___ Supplied data
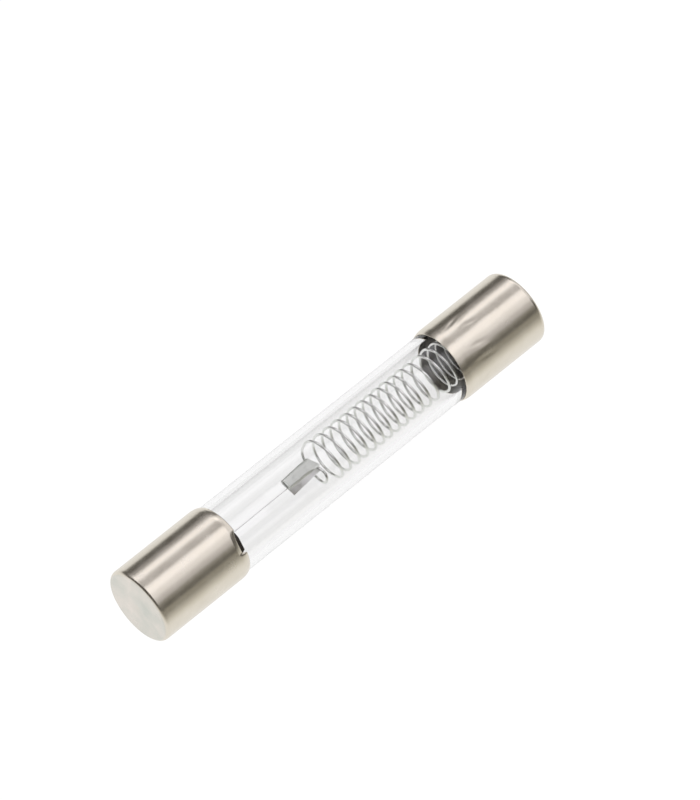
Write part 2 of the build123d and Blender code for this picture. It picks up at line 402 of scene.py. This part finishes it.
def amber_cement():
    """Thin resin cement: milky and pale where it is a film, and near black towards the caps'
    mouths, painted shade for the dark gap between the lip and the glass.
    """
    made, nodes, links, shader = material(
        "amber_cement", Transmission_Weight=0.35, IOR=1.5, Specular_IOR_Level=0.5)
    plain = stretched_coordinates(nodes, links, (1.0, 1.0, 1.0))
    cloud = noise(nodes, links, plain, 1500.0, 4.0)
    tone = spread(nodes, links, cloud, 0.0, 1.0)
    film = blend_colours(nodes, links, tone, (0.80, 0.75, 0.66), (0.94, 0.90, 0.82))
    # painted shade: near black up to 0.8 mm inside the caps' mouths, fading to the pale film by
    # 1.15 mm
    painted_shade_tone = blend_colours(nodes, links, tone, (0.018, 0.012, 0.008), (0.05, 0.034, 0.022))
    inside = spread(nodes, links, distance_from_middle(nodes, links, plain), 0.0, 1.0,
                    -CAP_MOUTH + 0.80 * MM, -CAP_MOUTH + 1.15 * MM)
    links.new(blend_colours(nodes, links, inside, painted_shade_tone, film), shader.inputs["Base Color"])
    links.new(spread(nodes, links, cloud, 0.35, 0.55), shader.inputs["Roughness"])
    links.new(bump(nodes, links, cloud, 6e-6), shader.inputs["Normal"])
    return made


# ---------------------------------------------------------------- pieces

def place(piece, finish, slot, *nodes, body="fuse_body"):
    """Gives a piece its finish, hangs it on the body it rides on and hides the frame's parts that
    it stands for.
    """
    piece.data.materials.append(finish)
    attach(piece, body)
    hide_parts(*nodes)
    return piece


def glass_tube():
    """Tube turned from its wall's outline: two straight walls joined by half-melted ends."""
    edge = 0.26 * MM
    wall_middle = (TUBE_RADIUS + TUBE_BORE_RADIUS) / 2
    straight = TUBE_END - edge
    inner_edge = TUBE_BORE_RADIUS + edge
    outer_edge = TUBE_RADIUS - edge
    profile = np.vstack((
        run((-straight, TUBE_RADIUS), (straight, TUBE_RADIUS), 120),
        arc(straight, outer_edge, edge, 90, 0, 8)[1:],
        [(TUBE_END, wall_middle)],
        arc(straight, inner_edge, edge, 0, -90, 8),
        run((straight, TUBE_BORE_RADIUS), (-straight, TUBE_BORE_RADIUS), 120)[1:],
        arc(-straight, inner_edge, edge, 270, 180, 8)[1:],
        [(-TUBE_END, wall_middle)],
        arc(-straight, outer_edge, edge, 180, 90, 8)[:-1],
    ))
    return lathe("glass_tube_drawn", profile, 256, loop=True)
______
___ Supplied data
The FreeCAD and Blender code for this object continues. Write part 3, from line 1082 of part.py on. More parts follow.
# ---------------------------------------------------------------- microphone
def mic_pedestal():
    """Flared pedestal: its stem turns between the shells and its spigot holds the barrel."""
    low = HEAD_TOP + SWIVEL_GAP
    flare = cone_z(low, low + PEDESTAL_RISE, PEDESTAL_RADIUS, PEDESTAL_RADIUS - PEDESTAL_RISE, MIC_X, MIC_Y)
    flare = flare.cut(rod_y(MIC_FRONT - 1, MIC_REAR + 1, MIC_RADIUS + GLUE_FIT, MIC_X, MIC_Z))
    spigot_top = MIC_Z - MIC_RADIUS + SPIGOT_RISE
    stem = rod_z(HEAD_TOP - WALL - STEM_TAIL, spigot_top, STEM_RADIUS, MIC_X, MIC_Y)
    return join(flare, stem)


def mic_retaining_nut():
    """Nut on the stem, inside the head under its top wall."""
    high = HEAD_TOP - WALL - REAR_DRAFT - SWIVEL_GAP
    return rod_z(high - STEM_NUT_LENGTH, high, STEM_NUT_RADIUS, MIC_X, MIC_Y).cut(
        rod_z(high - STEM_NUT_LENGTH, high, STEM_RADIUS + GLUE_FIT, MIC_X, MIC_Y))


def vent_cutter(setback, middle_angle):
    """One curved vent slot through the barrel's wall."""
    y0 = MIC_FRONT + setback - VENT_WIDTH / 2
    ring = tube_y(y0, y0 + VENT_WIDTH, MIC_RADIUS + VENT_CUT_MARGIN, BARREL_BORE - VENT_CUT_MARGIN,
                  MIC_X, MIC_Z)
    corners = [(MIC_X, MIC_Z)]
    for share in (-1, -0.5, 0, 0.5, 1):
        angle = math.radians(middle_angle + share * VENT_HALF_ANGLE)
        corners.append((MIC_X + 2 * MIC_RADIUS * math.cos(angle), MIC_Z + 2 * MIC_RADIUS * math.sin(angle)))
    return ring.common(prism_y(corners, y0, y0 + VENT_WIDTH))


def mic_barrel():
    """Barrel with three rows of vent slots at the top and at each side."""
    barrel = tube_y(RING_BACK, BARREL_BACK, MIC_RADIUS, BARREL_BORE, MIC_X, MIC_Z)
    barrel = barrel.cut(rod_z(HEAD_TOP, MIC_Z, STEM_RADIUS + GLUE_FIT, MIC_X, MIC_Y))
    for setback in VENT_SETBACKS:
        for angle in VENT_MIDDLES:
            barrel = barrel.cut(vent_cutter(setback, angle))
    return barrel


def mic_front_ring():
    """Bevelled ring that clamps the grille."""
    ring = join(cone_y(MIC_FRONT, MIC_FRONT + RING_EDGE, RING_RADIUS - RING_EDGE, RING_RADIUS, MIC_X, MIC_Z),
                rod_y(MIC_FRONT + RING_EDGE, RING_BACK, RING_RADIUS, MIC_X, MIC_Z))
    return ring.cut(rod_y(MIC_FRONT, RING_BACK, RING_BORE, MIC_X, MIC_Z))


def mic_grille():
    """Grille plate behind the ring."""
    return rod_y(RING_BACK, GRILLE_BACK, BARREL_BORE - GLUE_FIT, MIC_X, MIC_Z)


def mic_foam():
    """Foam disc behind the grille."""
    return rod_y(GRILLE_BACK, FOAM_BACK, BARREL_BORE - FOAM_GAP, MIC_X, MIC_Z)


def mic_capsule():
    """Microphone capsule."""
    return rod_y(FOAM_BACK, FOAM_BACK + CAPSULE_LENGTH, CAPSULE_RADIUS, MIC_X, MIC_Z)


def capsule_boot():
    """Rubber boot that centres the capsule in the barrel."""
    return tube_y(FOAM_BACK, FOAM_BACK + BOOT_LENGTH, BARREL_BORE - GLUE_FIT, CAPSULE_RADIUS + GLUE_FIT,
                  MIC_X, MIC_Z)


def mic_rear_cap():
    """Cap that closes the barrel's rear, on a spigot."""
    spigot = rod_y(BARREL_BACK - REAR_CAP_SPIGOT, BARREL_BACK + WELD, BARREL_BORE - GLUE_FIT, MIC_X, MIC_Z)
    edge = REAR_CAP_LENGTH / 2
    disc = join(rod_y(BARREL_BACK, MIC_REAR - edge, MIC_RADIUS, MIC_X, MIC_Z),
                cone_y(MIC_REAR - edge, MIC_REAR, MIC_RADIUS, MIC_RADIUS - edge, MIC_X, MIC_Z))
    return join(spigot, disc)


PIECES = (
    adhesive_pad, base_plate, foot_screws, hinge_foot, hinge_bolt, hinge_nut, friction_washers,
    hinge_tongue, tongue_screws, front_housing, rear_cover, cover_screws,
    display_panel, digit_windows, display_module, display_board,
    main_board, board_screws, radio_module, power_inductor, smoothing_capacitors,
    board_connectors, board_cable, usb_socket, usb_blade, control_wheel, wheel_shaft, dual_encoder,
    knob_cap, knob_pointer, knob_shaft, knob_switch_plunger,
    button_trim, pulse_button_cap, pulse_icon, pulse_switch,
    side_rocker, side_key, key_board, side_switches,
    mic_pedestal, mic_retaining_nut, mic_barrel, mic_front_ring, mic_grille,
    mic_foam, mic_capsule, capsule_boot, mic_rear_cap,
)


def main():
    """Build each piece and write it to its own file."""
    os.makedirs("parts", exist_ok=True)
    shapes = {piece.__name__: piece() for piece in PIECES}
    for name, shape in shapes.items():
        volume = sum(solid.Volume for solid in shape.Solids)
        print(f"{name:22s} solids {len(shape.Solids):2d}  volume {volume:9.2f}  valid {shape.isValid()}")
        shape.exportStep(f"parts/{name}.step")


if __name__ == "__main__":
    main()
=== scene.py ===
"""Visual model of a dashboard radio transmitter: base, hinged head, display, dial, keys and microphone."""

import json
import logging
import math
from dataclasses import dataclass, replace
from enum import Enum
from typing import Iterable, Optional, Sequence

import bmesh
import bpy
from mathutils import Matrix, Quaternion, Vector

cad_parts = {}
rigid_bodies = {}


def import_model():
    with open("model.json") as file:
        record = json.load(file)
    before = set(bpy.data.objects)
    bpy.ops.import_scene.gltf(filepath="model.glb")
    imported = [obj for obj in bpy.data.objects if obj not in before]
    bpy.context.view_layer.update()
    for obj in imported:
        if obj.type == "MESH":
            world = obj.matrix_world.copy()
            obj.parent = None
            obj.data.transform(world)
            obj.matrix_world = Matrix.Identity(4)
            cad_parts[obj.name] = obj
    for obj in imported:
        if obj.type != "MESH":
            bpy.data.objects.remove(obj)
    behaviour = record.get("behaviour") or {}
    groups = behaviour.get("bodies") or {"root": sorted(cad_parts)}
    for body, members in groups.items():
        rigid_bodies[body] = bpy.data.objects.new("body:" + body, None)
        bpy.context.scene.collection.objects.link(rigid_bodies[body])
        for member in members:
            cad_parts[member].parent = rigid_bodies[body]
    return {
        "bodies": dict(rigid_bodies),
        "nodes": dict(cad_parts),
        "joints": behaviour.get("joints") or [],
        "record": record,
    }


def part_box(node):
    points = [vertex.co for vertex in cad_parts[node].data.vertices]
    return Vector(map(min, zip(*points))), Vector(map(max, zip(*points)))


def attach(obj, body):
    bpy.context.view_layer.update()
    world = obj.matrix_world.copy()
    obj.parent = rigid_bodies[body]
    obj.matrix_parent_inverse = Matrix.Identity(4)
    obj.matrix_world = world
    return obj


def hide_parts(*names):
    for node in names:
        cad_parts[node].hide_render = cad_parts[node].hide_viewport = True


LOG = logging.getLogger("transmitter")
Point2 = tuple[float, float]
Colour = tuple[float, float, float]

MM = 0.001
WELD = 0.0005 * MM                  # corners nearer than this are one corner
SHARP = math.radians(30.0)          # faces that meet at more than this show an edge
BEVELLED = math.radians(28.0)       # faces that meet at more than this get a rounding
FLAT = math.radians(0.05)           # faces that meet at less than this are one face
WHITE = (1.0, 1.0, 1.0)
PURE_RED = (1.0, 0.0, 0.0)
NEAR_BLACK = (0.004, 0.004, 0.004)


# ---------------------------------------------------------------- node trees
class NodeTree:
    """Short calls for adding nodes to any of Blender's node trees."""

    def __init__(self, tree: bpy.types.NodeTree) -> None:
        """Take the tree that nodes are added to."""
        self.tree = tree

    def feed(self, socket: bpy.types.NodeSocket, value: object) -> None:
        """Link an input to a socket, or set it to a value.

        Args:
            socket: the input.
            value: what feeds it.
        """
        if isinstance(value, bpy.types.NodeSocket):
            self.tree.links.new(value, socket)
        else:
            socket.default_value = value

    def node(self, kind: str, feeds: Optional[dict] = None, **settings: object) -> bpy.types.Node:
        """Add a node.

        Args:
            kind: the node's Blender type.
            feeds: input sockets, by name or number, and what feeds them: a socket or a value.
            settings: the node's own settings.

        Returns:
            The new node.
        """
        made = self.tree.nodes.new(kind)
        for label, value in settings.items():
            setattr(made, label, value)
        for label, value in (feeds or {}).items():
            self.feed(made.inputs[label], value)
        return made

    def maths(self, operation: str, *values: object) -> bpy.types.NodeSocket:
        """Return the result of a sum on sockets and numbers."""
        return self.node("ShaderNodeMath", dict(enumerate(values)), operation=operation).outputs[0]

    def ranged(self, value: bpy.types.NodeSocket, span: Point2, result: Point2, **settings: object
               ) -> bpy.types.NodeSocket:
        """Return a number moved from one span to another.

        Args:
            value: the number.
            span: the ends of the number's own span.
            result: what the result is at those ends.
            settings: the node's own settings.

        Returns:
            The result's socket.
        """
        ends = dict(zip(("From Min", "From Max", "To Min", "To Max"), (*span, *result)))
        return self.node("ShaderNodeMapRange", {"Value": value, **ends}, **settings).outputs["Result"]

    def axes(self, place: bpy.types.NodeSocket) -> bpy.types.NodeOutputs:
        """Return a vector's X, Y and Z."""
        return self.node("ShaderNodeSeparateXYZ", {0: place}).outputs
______
___ Supplied data
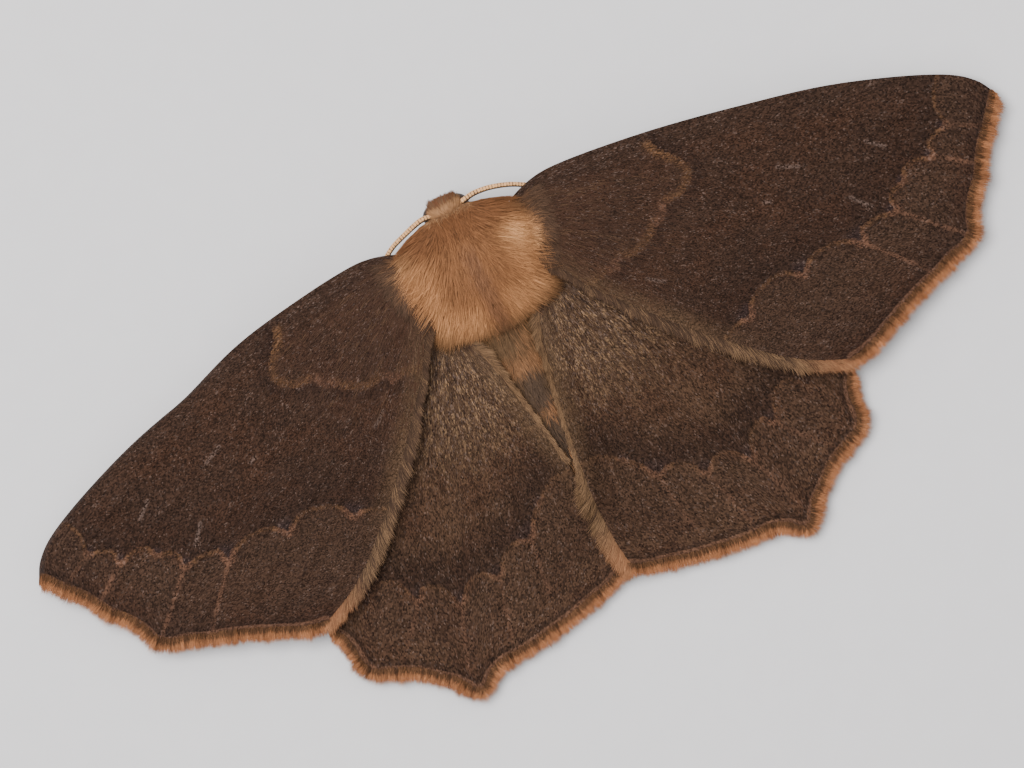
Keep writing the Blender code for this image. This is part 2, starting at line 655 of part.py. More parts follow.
______
_Request:_ Exactly those lines that run from the line with "for node in" through the line with "Colour = tuple[float, float, float]" are to be reproduced; both end lines belong to the range.

_Solution to this exercise:_
    for node in names:
        cad_parts[node].hide_render = cad_parts[node].hide_viewport = True


LOG = logging.getLogger("transmitter")
Point2 = tuple[float, float]
Colour = tuple[float, float, float]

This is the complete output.